Soixante ans après la fin de la guerre d’Algérie, Emmanuel Macron a « demandé pardon » lundi aux harkis au nom de la France et annoncé un projet de loi de « reconnaissance et de réparation » à l’égard de ces Algériens ayant combattu aux côtés de l’armée française.
« Après la guerre d’Algérie, la France a manqué à ses devoirs envers les harkis, leurs femmes, leurs enfants », a reconnu le chef de l’Etat en s’exprimant à l’Elysée devant quelque 300 représentants de cette communauté estimée à plusieurs centaines de milliers de personnes.
« La République a contracté à leur égard une dette (…) Aux combattants abandonnés, à leurs familles qui ont subi la prison, je leur demande pardon. Nous n’oublierons pas », a-t-il ajouté, alors qu’il reste moins de 3.000 harkis vivants en France selon des estimations.
Jusqu’à présent, Emmanuel Macron s’était toujours gardé de demander pardon sur les questions mémorielles, comme le Rwanda ou les essais nucléaires dans le Pacifique. Mais, pour les harkis, il s’agissait d’un « impératif moral » pour « l’idée qu’on se fait de la France », selon un conseiller.
Six décennies plus tard, le drame des harkis reste « une plaie à vif », comme l’a montré l’émotion régnant dans la salle des fêtes de l’Elysée où, fait sans précédent, le discours du président a été interrompu par deux enfants de harkis qui l’ont interpellé vivement. « On n’a pas de passé (…) Mon coeur est blessé », lui a lancé une femme, Marguerite, la voix tremblante et les larmes aux yeux. Le président l’a ensuite serrée dans ses bras à l’issue de la cérémonie.
Mais Emmanuel Macron a aussi été applaudi lorsqu’il a annoncé la présentation « avant la fin de l’année d’un projet visant à inscrire dans le marbre de nos lois la reconnaissance et la réparation à l’égard des harkis ».
Réclamée avec force par les associations, cette loi, qui devrait être votée avant la fin de la session parlementaire en février 2022, visera à mettre en place une commission nationale qui estimera notamment les demandes de réparation des anciens combattants et de leurs enfants et petits-enfants qui vivent dans la précarité.
Le Président n’a fait aucune évaluation du montant global de ce soutien, qui viendra s’ajouter aux 40 millions d’euros débloqués en 2018 sur quatre ans dans le cadre du « plan harkis » présenté par la secrétaire d’Etat aux Armées Geneviève Darrieussecq.
« Historique »
Cette loi « est un pas historique », a réagi Dalila Kerchouche, fille de harki et réalisatrice, en jugeant que, « pour la première fois, un président avait compris la gravité du drame des harkis », qui « ont été trahis par l’Etat français ».

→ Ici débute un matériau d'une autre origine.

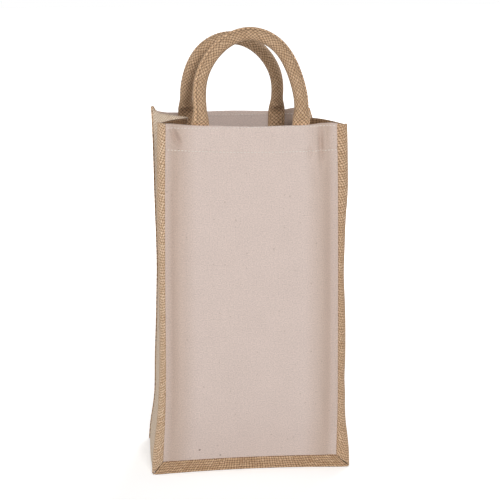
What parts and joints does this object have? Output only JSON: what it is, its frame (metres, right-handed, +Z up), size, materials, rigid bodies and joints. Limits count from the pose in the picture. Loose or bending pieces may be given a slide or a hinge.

Cette loi « n’aura pas vocation » à établir la vérité historique, a toutefois affirmé Emmanuel Macron, en précisant que ce n’était pas son « rôle » de juger « les dirigeants de l’époque », qui revient aux historiens.
En 2016, François Hollande avait déjà reconnu « les responsabilités des gouvernements français dans l’abandon des harkis ».
Jusqu’à 200.000 harkis avaient été recrutés comme auxiliaires de l’armée française pendant le conflit qui opposa de 1954 à 1962 des nationalistes algériens à la France.
A son issue, une partie d’entre eux, abandonnés par Paris, ont été victimes de représailles en Algérie. Tandis que plusieurs dizaines de milliers d’autres, souvent accompagnés de femmes et d’enfants, étaient transférés en France, où ils ont été placés dans des « camps de transit et de reclassement » aux conditions de vie indignes et durablement traumatisantes.
Après avoir pris différentes initiatives liées à la guerre d’Algérie (sur Maurice Audin, l’ouverture des archives ou l’assassinat de l’avocat Ali Boumendjel…), Emmanuel Macron entend encore participer à deux journées mémorielles d’ici à la fin du quinquennat: la répression par la police française d’une manifestation d’Algériens à Paris le 17 octobre 1961, et la signature des accords d’Evian le 18 mars 1962 qui ont consacré la défaite française en Algérie.
Autant de rendez-vous politiquement sensibles à l’approche de la présidentielle d’avril 2022, alors que les harkis représentent un électorat traditionnellement courtisé par le Rassemblement national et la droite.
« Même si l’arrière-pensée électorale est évidente, il faut saluer la reconnaissance de la responsabilité de l’Etat français dans l’abandon des harkis », a réagi le sénateur LR Bruno Retailleau tandis que le député LR Julien Aubert, actif sur ce dossier, soulignait un « geste fort et attendu » qui ne doit pas rester « lettre morte ».
Pour Marine Le Pen, « la générosité électorale d’Emmanuel Macron ne réparera pas des décennies de mépris ».